Pierre Lemaitre conjuga todos estes factores. Irène é bastante literário, principiando logo por uma citação de Roland Barthes e concluindo pela auto-denúncia do roubo de frases, digeridas e espalhadas, sem aspas, pelo corpo do texto, ao longo do romance inteiro: Shakespeare, Bergson, Proust, enfim, os melhores de entre os melhores. Trata-se de uma deliberada homenagem à literatura, e talvez à francesa em particular. Com a óbvia excepção de Shakespeare. Mas, se falamos em homenagem, convém acrescentar que se assiste, igualmente, a uma homenagem ao romance policial, tanto mais que o assassino deste caso (homem ou mulher, não desvelemos) é, ele(a) próprio(a), um(a) leitor(a) de policiais, encenando os seus horrendos crimes à imagem de alguns assassinatos apresentados em clássicos do género. São cinco assassinatos, cinco, copiados de cinco diferentes obras, nos mais ínfimos cuidados e pormenores. Eis o crime, pois, como citação e homenagem. O que convida o leitor a que vá procurar, depois, se os não conhecia já, os modelos, ou as histórias que inspiraram o ou a assassino(a)-artista.  

Porém, o lado do desafio ao leitor, como se lhe propusessem uma partida de xadrez, está elegantemente preenchido: Camille Verhoeven, o Inspector demasiado pequeno, é um homem arguto, contudo humano, quer dizer, falível (o que significa, ainda: não reduzido ao cérebro; não apenas um depósito de celulazinhas cinzentas), que ama e se martiriza por não acompanhar mais a esposa grávida, e se enerva com os jornalistas insistentes. A inteligência e a criatividade, a lógica e a intuição, interligam-se no farejar das pistas ou na provocação de reacções do criminoso.

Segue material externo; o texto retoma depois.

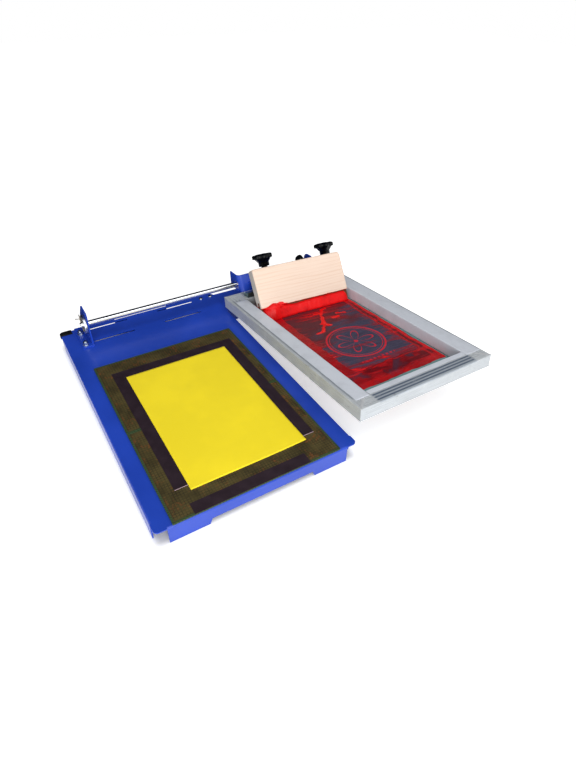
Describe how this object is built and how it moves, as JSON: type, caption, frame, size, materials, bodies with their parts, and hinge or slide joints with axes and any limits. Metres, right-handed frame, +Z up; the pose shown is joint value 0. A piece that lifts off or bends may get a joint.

Descobrir quem é o assassino(a) apaixonado(a) pela literatura policial, poderá não ser o mais difícil. Francamente, a mim não me enganou durante muito tempo. Mas eu sou, como leitor do género, uma velha raposa. Ainda assim, as surpresas não são raras. O fim, oh, aquele tremendo fim (cala-te boca!), o fim que o diga.